I was really drawn to this non-fiction selection by Fung because I work in the IT industry and my specialty is analytics. Numbersense promises to be the book that reconciles Big Data and business decisions, guiding readers into harnessing data to answer important questions. While I found the book to be well written and technically accurate, it left me with a bit of confusion. Fung spends a good portion of the book illustrating how data scientists in the pocket of marketers can manipulate the story told by the underlying raw data through careful selection and application of specific statistical procedures and quantifications that don’t lie per se but simply give impressions that other procedures and quantifications might contradict. Lesson learned: Don’t just trust the data scientists; always, always have a look at the raw data and review the statistical methods used so that you can get the whole picture instead of just what the data scientists presenting the data want you to see. Ok, good. But Fung goes on to detail in later chapters examples in which raw data, on the whole, turns out to be entirely misleading because there is too much “noise” in the quantifications to get a realistic understanding of the relationships between the variables. In these examples, he shows readers clearly that actionable information can only be extracted from the raw data by carefully selecting and applying the best statistical procedures and quantifications for the given questions we are trying to ask of our data. Lesson learned: sometimes looking at the raw data is not helpful at all and you need to rely on skilled data scientists to select the right procedures and quantifications to make sense of the data. And now we are left with two lessons that are in potential conflict. Which of course begs the question, how are members of the intended audience – business folks without a deep statistical background- supposed to know whether the raw data is:

     A. going to be useful in helping us determine whether our data scientists are clever little devils gaming us

    or 

    B. too scary and noisy to tell us anything unfiltered and we need to trust our data scientists to intelligently apply the “right” procedures and quantifications to make sense of it all for us

If Fung, who is by all impressions, a brilliant thinker and writer, can address this question in a revision of the original text, I’d be much more comfortable reclassifying Numbersense as a handy go-to guide on making sense of Big Data instead of a light and interesting read on some fascinating ways people in marketing, sports, and academia have manipulated data to their advantage.

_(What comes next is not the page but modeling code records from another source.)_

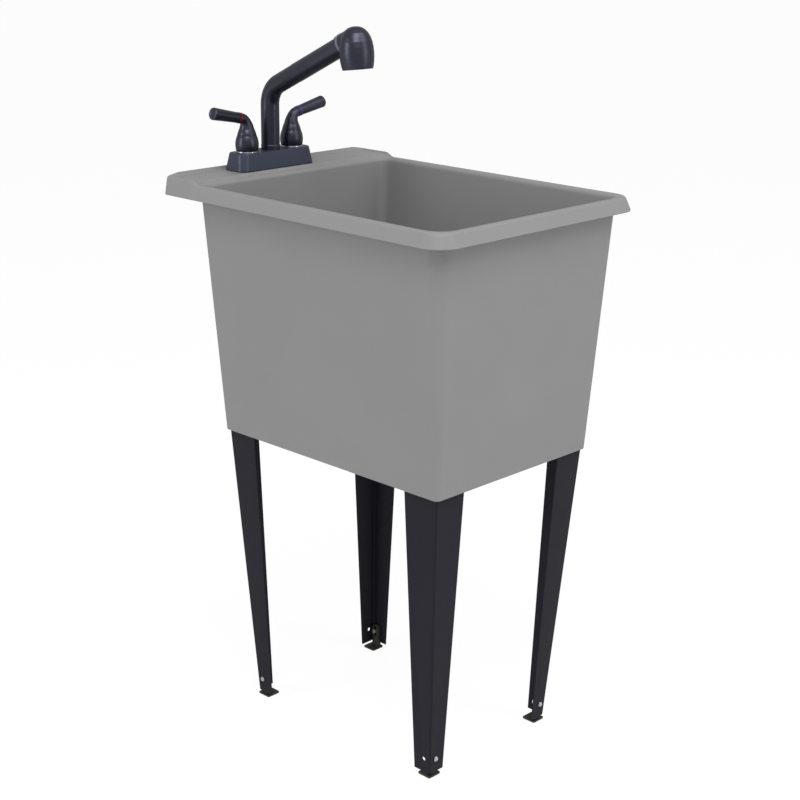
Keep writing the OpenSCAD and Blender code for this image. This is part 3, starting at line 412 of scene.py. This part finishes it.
# Meshes
def piece(name, points, faces, body, slot, stands_for, sharp, look=None):
    """A visible piece on a body of the part, in place of the named CAD nodes."""
    data = bpy.data.meshes.new(name)
    data.from_pydata([tuple(c * MM for c in p) for p in points], [], faces)
    shape = bmesh.new()
    shape.from_mesh(data)
    bmesh.ops.remove_doubles(shape, verts=shape.verts, dist=WELD)
    bmesh.ops.dissolve_degenerate(shape, edges=shape.edges, dist=SLIVER)
    bmesh.ops.recalc_face_normals(shape, faces=shape.faces)
    shape.to_mesh(data)
    shape.free()
    obj = linked(name, data)
    data.materials.append(look or SLOT_MATERIAL[slot])
    data.shade_smooth()
    data.set_sharp_from_angle(angle=math.radians(sharp))
    normals = obj.modifiers.new("normals", "WEIGHTED_NORMAL")
    normals.keep_sharp = True
    normals.weight = NORMAL_WEIGHT
    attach(obj, body)
    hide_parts(*stands_for)


def loft_faces(rings, count, closed=False, first=0, caps=True):
    """Faces over a number of rings of count points each, the first point having the index first."""
    faces = []
    for k in range(rings if closed else rings - 1):
        here, there = first + k * count, first + ((k + 1) % rings) * count
        for j in range(count):
            after = (j + 1) % count
            faces.append((here + j, here + after, there + after, there + j))
    if caps and not closed:
        faces.append(tuple(first + j for j in reversed(range(count))))
        faces.append(tuple(first + (rings - 1) * count + j for j in range(count)))
    return faces


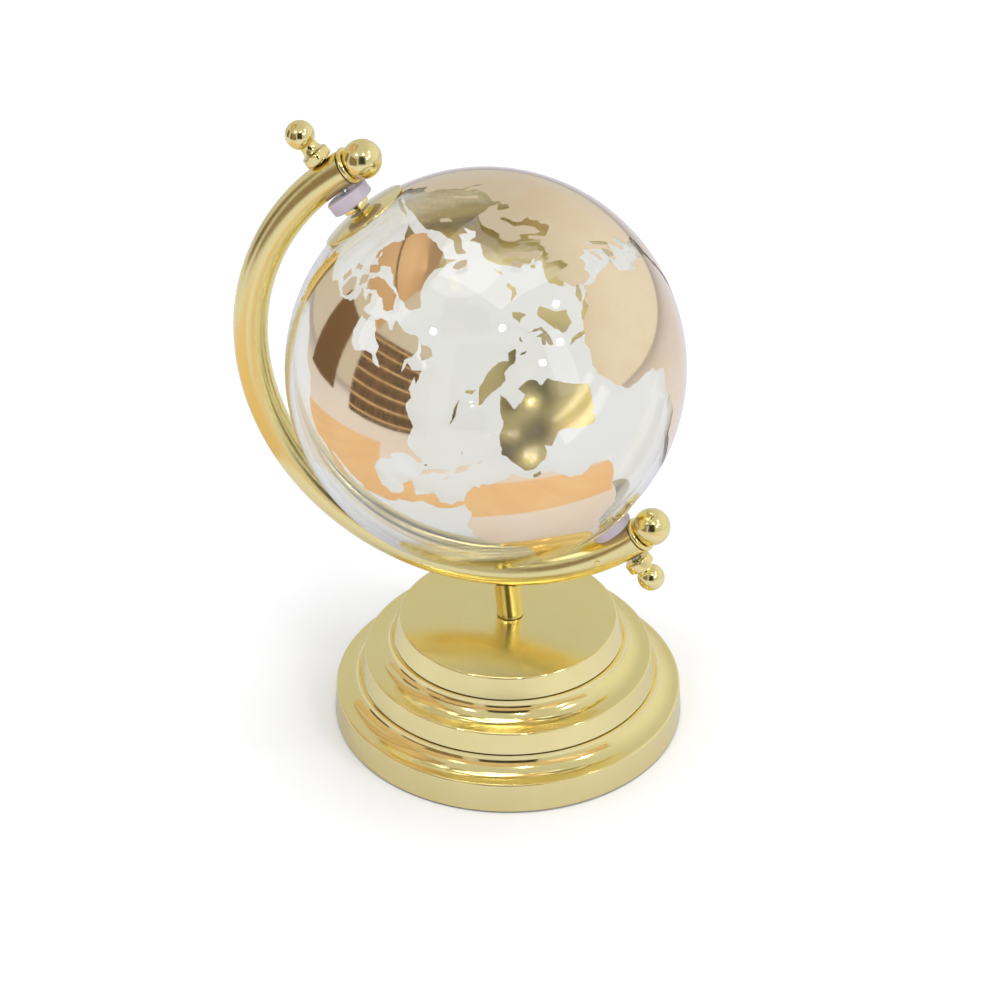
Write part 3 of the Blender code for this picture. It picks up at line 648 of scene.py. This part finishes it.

Hotel on the Corner of Bitter and Sweet by Jamie Ford

A couple of months ago I received an advanced review copy of Songs of Willow Frost by Jamie Ford and I loved it so much that I wanted to get my hands on his first novel (Hotel on the Corner of Bitter and Sweet) as soon as possible. I purchased Hotel last week and once I picked it up to read, I started crying somewhere along chapter two and couldn’t stop until I reached the end. As good as Willow Frost was, Hotel is even better. The novel puts us in Seattle at the height of World War II, in the home of Henry Lee, a second generation Chinese boy who just happens to be sweet on a third generation Japanese girl (otherwise considered the mortal enemy by his father). Against the backdrop of war and the movement to unconscionably transfer Japanese Americans to internment camps, Henry and Keiko forge a friendship that changes them both forever. I’m a sucker for love and hope and happy endings and Mr. Ford delivers perfectly on all three in this novel. He also manages to speak to the father-son dynamic present in all societies, the conflicts that arise from war (who is the enemy?) and the racial tensions in the early 20th century in America. Pretty impressive coverage for one novel. Reading this book left me satisfied and happy and I really hope he options this for a screenplay if he hasn’t already.